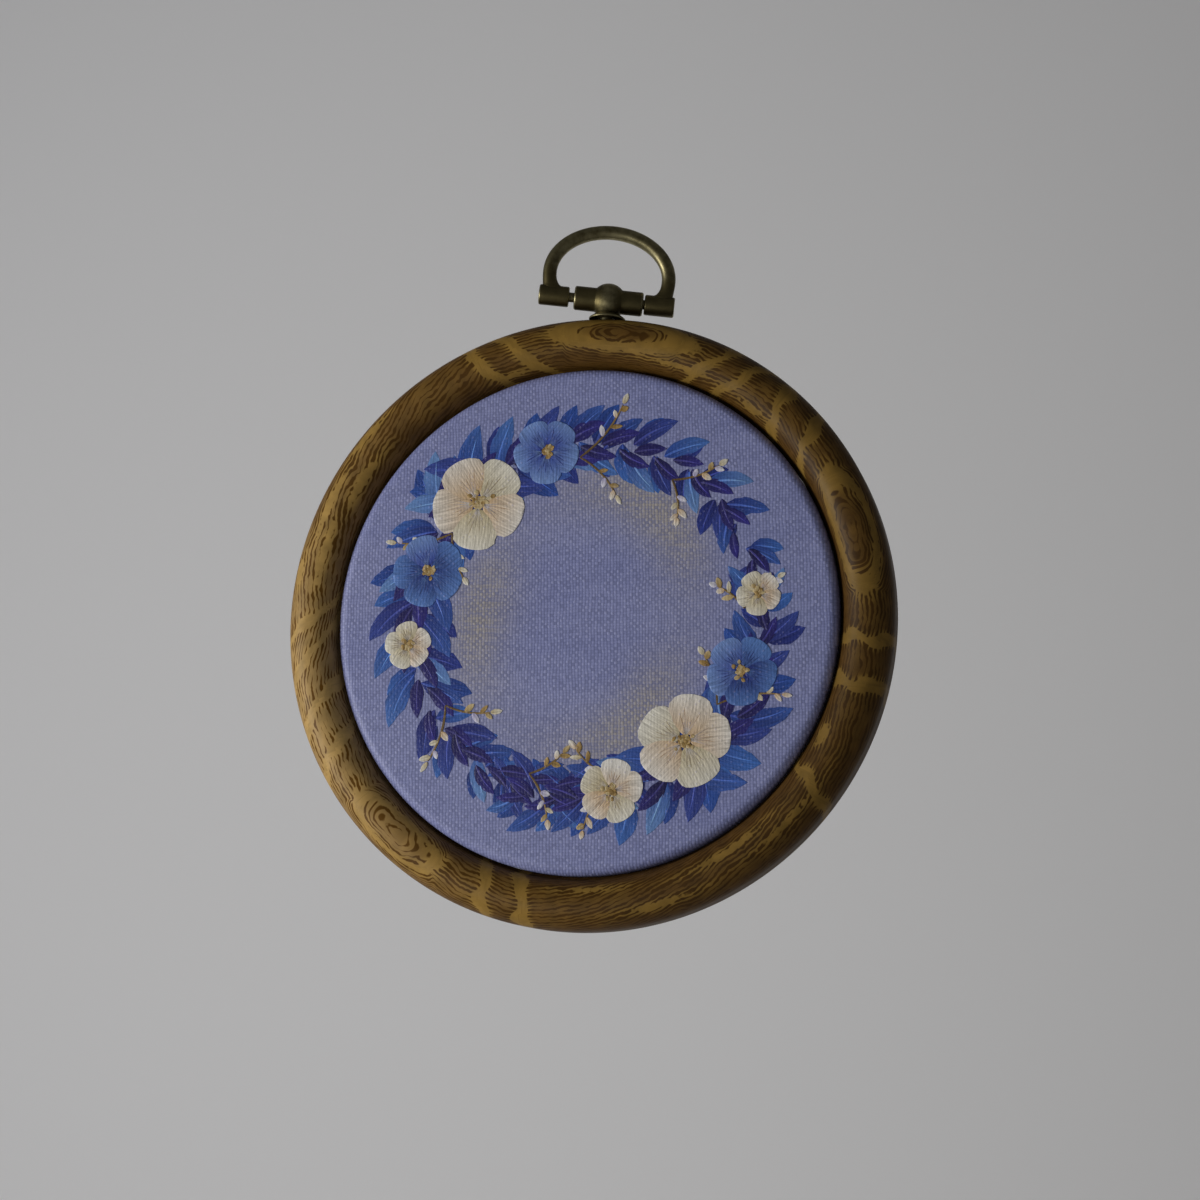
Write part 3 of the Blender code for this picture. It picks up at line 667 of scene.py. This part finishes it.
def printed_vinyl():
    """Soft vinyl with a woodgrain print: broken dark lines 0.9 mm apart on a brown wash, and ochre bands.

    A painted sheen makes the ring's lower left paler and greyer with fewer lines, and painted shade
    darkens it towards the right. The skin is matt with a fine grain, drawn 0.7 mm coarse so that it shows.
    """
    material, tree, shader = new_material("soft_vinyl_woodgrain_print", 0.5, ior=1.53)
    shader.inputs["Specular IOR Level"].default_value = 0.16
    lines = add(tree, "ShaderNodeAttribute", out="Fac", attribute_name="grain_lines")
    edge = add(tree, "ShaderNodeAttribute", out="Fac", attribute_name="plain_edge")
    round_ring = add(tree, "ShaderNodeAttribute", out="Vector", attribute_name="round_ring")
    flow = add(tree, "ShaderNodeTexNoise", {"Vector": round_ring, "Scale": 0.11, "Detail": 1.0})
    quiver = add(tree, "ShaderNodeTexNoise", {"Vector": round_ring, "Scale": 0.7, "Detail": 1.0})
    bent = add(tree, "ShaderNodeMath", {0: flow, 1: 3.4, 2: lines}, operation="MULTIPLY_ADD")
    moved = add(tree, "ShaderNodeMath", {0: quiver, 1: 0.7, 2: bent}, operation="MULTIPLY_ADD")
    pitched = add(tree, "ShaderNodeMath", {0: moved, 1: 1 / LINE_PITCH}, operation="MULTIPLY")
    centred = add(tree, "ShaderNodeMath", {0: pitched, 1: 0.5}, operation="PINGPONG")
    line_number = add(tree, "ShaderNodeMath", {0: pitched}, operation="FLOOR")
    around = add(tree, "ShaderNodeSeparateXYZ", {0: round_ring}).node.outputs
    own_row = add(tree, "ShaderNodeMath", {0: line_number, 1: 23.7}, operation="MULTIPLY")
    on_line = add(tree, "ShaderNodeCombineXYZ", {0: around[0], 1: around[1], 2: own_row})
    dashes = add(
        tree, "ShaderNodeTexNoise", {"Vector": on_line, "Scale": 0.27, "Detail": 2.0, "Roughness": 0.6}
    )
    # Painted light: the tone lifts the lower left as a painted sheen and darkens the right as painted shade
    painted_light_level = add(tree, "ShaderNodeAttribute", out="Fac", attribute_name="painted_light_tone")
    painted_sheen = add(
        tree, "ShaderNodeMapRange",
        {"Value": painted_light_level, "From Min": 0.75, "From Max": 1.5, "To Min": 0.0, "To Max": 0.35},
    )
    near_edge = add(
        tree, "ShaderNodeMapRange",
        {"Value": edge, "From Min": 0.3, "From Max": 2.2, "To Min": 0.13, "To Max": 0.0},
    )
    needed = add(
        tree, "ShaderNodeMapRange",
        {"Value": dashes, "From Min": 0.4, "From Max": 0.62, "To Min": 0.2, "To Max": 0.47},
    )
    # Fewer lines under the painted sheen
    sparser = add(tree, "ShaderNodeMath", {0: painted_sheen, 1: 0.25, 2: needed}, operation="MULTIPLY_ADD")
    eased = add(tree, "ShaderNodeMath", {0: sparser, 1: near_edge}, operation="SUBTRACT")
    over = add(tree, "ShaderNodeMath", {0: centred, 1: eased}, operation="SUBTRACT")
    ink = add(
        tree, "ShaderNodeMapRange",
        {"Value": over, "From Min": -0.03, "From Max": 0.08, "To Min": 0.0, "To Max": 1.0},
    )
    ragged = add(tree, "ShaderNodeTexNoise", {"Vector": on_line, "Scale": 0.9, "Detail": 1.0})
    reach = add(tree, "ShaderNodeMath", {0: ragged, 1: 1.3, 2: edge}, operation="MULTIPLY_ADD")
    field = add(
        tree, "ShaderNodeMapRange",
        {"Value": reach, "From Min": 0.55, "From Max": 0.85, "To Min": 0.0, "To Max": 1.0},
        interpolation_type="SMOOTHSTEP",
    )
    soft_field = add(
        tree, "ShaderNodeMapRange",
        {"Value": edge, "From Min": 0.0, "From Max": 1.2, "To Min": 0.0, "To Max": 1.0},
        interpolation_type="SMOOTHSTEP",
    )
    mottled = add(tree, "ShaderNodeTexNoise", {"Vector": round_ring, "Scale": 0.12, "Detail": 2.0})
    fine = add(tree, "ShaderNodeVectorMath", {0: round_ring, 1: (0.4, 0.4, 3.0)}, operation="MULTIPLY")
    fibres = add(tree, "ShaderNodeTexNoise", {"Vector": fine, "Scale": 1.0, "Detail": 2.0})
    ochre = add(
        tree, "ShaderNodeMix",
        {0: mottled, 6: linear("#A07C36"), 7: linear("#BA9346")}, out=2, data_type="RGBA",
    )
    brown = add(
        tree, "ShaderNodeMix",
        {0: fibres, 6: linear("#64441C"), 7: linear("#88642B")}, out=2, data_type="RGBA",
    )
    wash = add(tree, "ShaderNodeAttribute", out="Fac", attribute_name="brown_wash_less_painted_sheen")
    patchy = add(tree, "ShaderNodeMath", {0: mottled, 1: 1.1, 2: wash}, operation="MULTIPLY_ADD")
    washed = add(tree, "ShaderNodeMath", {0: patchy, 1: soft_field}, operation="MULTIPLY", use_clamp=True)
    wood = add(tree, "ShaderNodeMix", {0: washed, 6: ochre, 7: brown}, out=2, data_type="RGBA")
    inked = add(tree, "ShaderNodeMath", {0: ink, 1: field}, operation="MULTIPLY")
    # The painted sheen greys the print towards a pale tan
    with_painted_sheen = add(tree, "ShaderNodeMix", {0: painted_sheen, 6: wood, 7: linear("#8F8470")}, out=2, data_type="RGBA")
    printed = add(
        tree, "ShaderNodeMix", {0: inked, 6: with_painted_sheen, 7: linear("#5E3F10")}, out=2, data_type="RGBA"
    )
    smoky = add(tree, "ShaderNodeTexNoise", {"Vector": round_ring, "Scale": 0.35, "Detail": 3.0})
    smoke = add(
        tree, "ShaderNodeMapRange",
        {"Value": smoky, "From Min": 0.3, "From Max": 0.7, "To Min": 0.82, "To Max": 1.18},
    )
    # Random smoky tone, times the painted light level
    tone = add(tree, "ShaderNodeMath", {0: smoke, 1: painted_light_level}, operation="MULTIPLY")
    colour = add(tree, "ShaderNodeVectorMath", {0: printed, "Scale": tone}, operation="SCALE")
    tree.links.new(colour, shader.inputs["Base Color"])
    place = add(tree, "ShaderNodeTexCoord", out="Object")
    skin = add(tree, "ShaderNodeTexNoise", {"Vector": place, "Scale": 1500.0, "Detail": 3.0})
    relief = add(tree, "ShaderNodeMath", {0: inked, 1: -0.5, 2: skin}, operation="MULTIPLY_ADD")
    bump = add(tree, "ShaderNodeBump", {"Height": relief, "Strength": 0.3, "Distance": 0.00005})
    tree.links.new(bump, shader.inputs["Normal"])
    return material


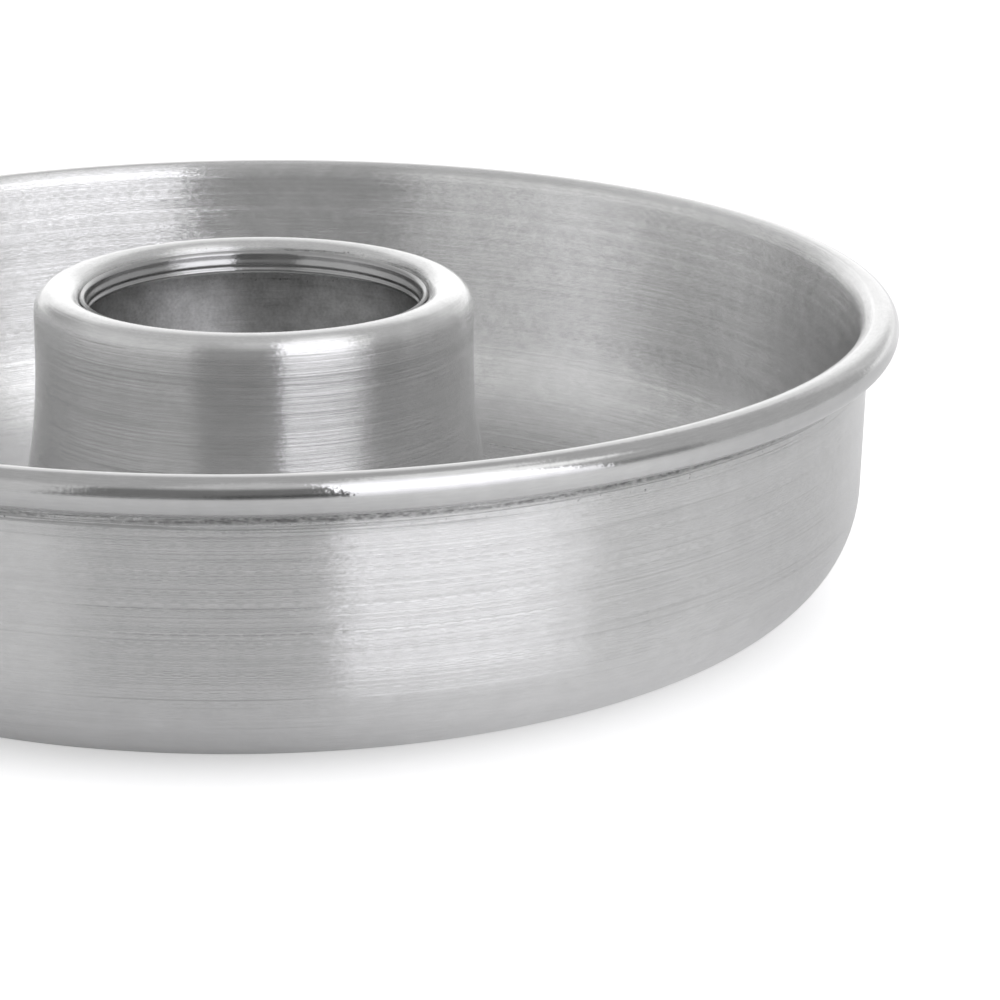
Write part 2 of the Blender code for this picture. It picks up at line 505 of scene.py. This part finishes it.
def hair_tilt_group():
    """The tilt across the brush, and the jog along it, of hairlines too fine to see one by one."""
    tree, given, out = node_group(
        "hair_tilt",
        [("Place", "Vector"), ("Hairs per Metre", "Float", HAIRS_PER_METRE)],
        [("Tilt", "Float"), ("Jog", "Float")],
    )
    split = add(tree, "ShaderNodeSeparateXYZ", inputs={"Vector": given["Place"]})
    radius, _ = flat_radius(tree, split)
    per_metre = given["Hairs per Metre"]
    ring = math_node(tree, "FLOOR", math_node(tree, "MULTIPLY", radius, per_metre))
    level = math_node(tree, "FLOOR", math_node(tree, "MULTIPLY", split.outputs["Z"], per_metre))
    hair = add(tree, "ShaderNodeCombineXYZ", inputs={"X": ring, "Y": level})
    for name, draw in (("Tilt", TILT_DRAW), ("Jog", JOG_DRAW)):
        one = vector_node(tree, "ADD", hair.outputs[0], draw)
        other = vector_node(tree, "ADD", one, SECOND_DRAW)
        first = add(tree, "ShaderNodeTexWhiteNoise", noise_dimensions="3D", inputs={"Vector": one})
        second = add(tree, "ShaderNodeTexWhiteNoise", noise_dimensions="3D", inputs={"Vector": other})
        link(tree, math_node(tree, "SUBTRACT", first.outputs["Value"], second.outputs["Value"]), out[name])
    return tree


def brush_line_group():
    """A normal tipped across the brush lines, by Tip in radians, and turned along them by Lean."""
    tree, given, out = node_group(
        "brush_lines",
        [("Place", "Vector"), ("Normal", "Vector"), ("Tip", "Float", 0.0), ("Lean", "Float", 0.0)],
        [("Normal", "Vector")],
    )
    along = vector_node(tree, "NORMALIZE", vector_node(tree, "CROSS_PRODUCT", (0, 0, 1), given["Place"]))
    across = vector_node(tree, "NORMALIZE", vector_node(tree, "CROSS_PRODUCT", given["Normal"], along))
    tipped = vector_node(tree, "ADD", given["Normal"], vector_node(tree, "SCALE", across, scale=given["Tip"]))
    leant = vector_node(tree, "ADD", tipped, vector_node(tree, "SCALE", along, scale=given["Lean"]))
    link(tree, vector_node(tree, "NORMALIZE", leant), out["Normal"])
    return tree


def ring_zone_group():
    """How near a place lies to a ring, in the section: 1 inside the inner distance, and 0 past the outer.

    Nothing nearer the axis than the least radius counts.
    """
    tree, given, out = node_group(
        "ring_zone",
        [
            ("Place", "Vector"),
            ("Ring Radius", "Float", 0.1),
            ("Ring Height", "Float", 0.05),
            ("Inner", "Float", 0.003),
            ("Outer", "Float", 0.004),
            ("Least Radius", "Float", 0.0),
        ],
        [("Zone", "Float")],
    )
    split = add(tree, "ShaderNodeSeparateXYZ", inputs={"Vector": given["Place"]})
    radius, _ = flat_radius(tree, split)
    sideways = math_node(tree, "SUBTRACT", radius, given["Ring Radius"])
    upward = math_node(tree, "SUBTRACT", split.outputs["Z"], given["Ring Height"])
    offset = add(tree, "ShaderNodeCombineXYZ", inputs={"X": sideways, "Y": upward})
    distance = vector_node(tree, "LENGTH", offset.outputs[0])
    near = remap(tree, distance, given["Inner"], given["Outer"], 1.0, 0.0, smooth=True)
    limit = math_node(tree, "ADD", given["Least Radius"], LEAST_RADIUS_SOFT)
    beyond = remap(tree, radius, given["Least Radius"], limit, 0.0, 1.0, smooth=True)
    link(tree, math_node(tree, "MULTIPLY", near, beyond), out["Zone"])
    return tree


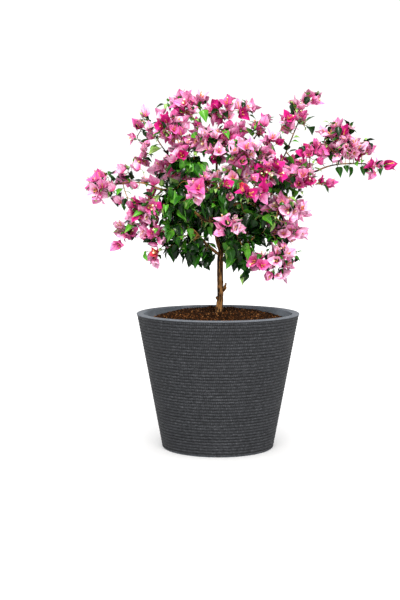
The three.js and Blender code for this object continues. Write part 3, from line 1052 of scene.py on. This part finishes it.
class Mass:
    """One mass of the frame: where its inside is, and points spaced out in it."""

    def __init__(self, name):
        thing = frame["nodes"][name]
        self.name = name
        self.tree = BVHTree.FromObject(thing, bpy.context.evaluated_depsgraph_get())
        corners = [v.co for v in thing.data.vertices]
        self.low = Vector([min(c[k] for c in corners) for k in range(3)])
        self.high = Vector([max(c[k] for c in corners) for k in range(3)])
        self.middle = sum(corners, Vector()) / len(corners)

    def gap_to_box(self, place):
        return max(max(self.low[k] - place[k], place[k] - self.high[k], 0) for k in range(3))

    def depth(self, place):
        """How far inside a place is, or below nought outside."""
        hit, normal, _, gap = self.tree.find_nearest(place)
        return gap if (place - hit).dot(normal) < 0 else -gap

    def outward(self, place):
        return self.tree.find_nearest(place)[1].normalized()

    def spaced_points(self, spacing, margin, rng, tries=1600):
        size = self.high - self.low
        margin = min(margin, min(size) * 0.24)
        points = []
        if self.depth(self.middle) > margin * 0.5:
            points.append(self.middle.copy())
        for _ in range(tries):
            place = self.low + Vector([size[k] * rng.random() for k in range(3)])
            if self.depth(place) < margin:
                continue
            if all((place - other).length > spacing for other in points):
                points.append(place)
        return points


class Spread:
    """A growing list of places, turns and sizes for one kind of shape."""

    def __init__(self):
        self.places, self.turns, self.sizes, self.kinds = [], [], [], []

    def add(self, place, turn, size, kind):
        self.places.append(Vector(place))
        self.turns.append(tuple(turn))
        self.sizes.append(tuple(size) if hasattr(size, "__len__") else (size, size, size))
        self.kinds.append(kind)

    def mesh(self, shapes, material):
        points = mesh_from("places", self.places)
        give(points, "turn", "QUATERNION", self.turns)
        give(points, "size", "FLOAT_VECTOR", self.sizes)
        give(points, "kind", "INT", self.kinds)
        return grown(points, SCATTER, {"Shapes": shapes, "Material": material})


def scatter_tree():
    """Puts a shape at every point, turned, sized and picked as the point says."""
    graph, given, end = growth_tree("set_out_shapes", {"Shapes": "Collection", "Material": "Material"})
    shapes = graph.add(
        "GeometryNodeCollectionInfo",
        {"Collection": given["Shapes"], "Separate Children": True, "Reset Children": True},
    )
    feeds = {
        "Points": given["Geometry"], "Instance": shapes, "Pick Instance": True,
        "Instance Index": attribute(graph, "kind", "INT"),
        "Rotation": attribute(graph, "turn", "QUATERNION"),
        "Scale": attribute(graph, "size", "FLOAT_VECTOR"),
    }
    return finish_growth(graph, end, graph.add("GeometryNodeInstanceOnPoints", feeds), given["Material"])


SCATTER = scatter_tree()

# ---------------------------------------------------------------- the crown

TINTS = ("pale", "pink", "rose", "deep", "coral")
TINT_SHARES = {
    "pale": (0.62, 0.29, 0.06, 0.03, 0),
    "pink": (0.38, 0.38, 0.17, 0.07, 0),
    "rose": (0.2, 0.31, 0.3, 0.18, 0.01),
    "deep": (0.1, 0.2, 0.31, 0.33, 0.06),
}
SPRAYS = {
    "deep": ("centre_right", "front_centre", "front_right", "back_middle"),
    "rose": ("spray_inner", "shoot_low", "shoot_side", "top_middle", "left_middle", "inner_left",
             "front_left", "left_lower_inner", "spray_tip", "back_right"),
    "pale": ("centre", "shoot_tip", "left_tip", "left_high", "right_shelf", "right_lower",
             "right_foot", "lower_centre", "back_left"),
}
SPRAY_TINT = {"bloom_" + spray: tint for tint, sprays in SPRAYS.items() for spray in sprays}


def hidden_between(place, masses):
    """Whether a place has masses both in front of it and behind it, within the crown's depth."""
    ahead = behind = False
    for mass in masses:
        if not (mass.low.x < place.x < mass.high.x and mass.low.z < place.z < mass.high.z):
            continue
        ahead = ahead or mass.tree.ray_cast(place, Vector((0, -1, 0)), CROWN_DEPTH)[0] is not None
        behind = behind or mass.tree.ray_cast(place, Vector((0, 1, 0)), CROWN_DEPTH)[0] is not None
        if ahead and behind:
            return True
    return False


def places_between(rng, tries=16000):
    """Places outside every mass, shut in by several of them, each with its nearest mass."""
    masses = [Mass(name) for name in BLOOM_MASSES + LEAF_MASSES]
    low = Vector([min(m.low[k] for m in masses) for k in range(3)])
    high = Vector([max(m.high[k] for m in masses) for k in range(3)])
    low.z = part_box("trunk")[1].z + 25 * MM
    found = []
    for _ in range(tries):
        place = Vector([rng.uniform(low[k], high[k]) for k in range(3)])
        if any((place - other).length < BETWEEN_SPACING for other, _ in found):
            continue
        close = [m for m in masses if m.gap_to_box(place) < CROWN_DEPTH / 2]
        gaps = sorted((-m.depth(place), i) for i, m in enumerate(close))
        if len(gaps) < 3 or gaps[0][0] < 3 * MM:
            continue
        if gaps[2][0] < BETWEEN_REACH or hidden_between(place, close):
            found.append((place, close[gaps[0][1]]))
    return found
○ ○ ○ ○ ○
◆ EXERCISE DETAILS: The required output is the exact run of lines from the beginning of the listing above to the line that contains "and ochre bands.", inclusive of both.

◆ PROBLEM SOLUTION:
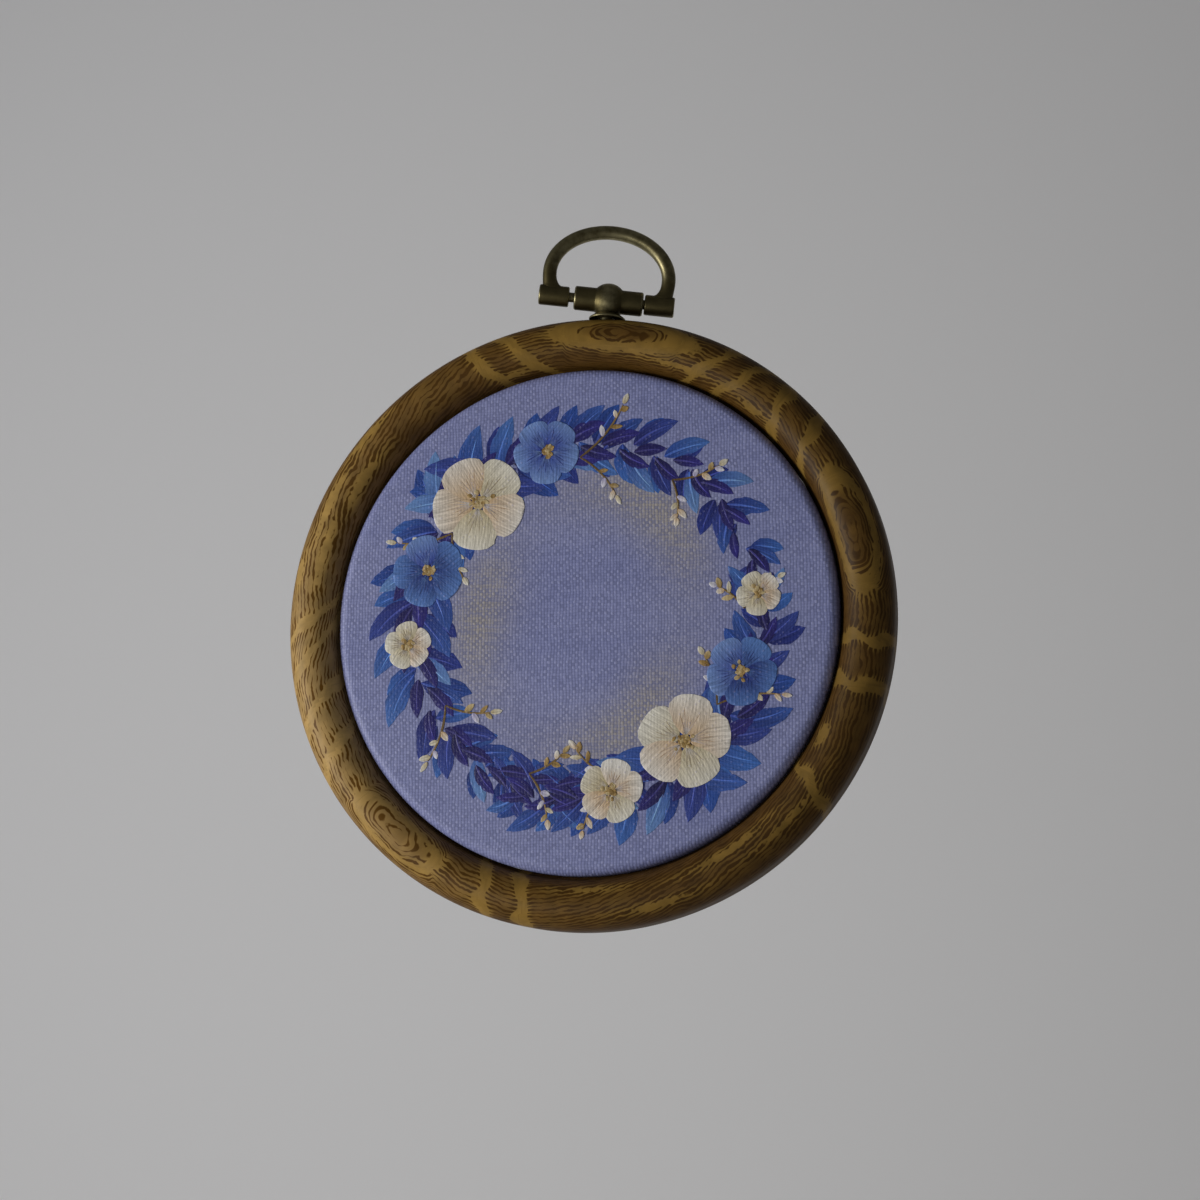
Write part 3 of the Blender code for this picture. It picks up at line 667 of scene.py. This part finishes it.
def printed_vinyl():
    """Soft vinyl with a woodgrain print: broken dark lines 0.9 mm apart on a brown wash, and ochre bands.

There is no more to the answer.